A frantic search for the child yielded no fruit, neither did a panicky enquiry among neighbours on the missing girl’s whereabouts. A distressed Wanjiku called her husband and informed him of the disturbing news. None of them slept that night.

Come Saturday morning, Gikandi boarded a vehicle to Nyeri, before detouring to his home located at Gaturia Village, about 500m from Mukurweini town.

There, a dull cloud of grief reigned and tormented the dwellers as hours gradually grew into days with baby Wangari nowhere to be found.

Four days later, the village got a near breakthrough in the search for the missing child after her clothes were discovered inside a neighbour’s pit latrine.

But a volunteer who descended down the pit latrine climbed back up with a bundle of filthy smelling clothes of baby Wangari, soaked in human waste. The child had not been thrown in the latrine.

The villagers broke into a louder wail, with grief now reeling back its ugly head more menacingly at the recollection that the girl was still missing even after her clothes had been  found.

A day later, a woman from the neighborhood, while going about her work in a nearby farm, made a shocking discovery that unearthed the gruesome death of Wangari. The woman was fetching water from a borehole at a corner of her horticultural farm when she came face to face with the horrific sight of Wangari’s badly mutilated body floating in her borehole.

She had just lowered the fetching container down the hole when it hit a solid object – which she found unusual, as she always covered the borehole after work.

Peeping keenly into the hole, she spotted Wangari’s body floating on the water and let out a deafening cry that brought the neighbours to the scene.

And when the body was finally retrieved Gikandi and his wife broke into a loud wail, thinking critically of the heavy loss they had just suffered – losing their two-year-old to a cruel murderer was really more than they could handle.

The first suspect was their stepdaughter, who had been left with the kid on the day she disappeared. But after a short interrogation at a nearby police station, she was set free.

The anguish of losing the daughter would not, however, let Gikandi’s wife tolerate her stepdaughter anymore.

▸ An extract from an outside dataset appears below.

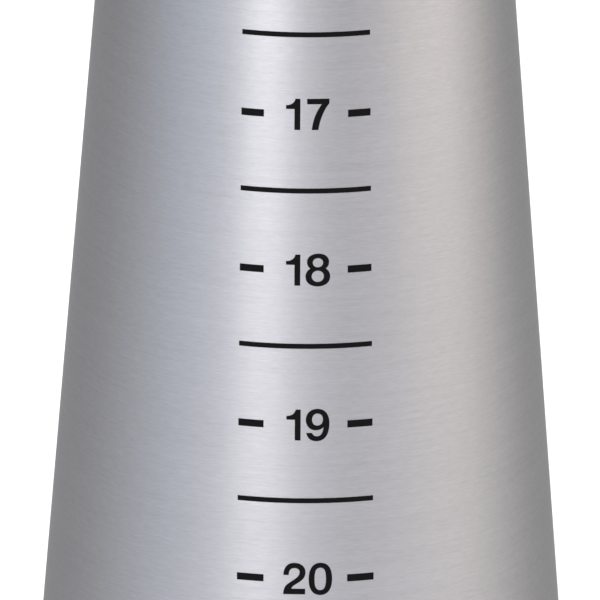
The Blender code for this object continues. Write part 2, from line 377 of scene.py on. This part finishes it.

She sent her back to her (stepdaughter’s) mother, who was Gikandi’s first wife.

About nine months later, Gikandi, while still mulling on how to get justice for his slain daughter, got some information from his first wife, implicating a close cousin of his.

“She requested me to meet her at her Nyahururu home with two relatives but I told her I would only meet her elsewhere at a neutral place,” recounted Gikandi.

They met, and the woman told him their daughter, who the stepmother had sent packing nearly a year earlier, had been heard claiming that a cousin to Gikandi allegedly stormed the home on the day Wangari disappeared.

The daughter, then aged 13, would later repeat the same allegations when she testified before a Nyeri Court, where Gikandi’s cousin Susan Gitahi is charged with the murder of Wangari.

Psychiatric assessment

In her testimony, the girl claimed that on the material day, Susan demanded for the baby from her. When she declined to hand her over, Susan said she would violently steal the child.

The court queried the young girl’s testimony and directed the prosecution to investigate her to find out whether she conspired in the murder.

Early this month, the prosecution found the teenager, now aged 17, culpable for the murder of her stepsister. But she could not take a plea, just yet, as State Counsel Stephene Cheboi, who is handling the case, requested that she be taken to a psychiatrist for assessment.

Justice James Wakiaga made an observation that the girl may be a minor, and asked her lawyer to confirm her age after which it emerged that she will be turning 18 in June.

Wakiaga ordered that the girl be immediately moved to the Ruring’u Juvenile Remand, pending the outcome of her mental and age assessment.

Susan’s case is still ongoing and the next hearing is slated for September 16, this year, while the teenager’s case — for the murder of her stepsister — may commence on May 28, if the psychiatrist certifies her fit to stand trial.